Italy: Impressive demonstration against “marriage for everybody”
On Saturday, January 30, 2016, almost one million persons from all parts of Italy gathered in Rome, in the Circus Maximus, to participate in a demonstration against “marriage for everybody”, sponsored by Difendiamo i nostri figli (Committee to Defend Our Children). That evening, the organizers cited “official” sources that spoke of between 780,000 and a million persons, Le Point reported on January 31. This “Family Day” was the occasion for an immense rally in opposition to the draft law on civil unions for same-sex couples and on the adoption by such couples of the children of one of the two partners, two days after the beginning of debate in the Senate about the language of the bill.
The banner: "We're here for the love of our children."
Among the demonstrators, reporters noted the presence of many lay Catholics, representatives of dioceses, of Catholic family associations, and of lay ecclesial movements that are very active on the Italian Peninsula, as well as nuns and monks, priests, and politicians who are members of the opposition. Several government leaders, among them the Minister of the Interior Angelino Alfano, a member of the New Center-Right, a minority partner of the coalition, participated in the demonstrations, since they oppose the adoption by the homosexual couple of a child of one of the partners.
The neurosurgeon Massimo Gandolfini, spokesman of the Difendiamo i nostrit figli Committee, reminded the crowds on the Circus Maximus that he did not want to marginalize anyone or put anyone in a ghetto, “but rather to say clearly that the fabric of the nation is made up of families, and these families must be supported.” He declared the draft bill “unacceptable from the first word to the last.... It must be rejected in its entirety,” emphasized that “we are all born of one man and one woman,” and explained that “this means a natural society; the other forms of so-called families will profoundly disrupt the very structure of humanity.” As an aside, he remarked that during the next elections of legislators in 2018 “we will remember those who stood on the side of the family and the children, and also the others....” Simone Pillon, a member of the organizing Committee, was quoted by the January 31 issue of La Croix as saying that “this draft bill introduces de facto gay marriage in Italy. And by authorizing adoption, it would legitimize surrogate pregnancy. This is why we must stop it.”
Prominent among the associations present was Famiglia Domani [Family Tomorrow], which together with the European Movement in Defense of Life (MEDV) had first organized in 2011 the National March for Life takes place each year in Rome. Its January 22 press release had staunchly declared: “Famiglia Domani opposes, rejects, and refutes in its entirety the draft Cirinna Law and states forcefully that protecting the family is inseparable from a total, integral defense of the truth of the natural and Christian order.”
Italy is the last remaining European country not to have passed laws about civil unions for homosexual couples. The Prime Minister Matteo Renzi had promised that the law would be adopted before the end of last year, but he ran into strong resistance even within his own coalition. He said that he wanted to keep trying, even though 36 Democratic Party members of Parliament were asking him to reject the adoption of children of one of the partners, in the case of a homosexual union.

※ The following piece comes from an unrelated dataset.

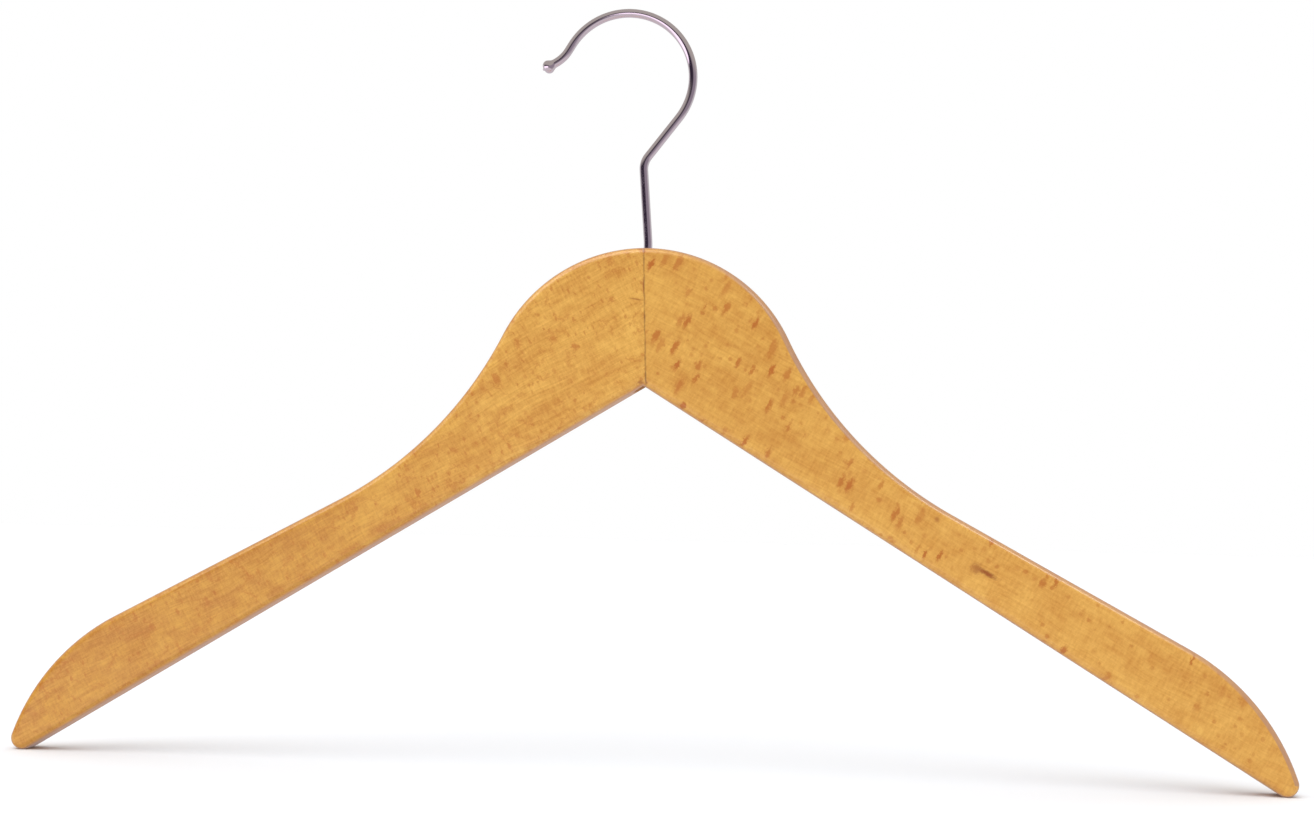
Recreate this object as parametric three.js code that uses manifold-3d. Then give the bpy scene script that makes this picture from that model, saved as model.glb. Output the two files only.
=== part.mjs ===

Lupo Glori, in the January 31 issue of Correspondance européenne, recalls that the January 30 demonstration is notably different from the one held on May 12, 2007, against the draft law entitled “Rights and Duties of Persons Living in a Stable Cohabiting Relationship” (referred to by the acronym DICO in Italian, similar to the French contractual “civil unions”) that had been proposed by the government of Romano Prodi. “Whereas in 2007, the Italian Episcopal Conference had called on Catholics to go out into the streets to protest an unacceptable law, paradoxically the roles today are reversed, and, after the demonstration on Saint John Lateran Square on June 20, 2015, in which thousands of persons protested against the teaching of gender theory in the schools, today the Catholic people themselves are the ones addressing a resounding “non possumus” [“we cannot”] to the ecclesiastical hierarchy, inviting them to join in.” (See DICI no. 329 dated January 29, 2016, on the shilly-shallying of the Pope and the Italian bishops). “In this sense,” Roberto de Mattei writes at the website Corrispondenza Romana on February 3, “the Italy of Family Day is not the one of Bishop Nunzio Galantino, Secretary of the Italian Episcopal Conference, nor that of associations such as Communion and Liberation, the Association of Italian Catholic Scouts and Guides, the Focolari Movement, or Renewal in the Spirit, which deserted the Circus Maximus on January 30.” At the conclusion of that day, Massimo Gandolfini exclaimed: “For us the battle, for God the glory!”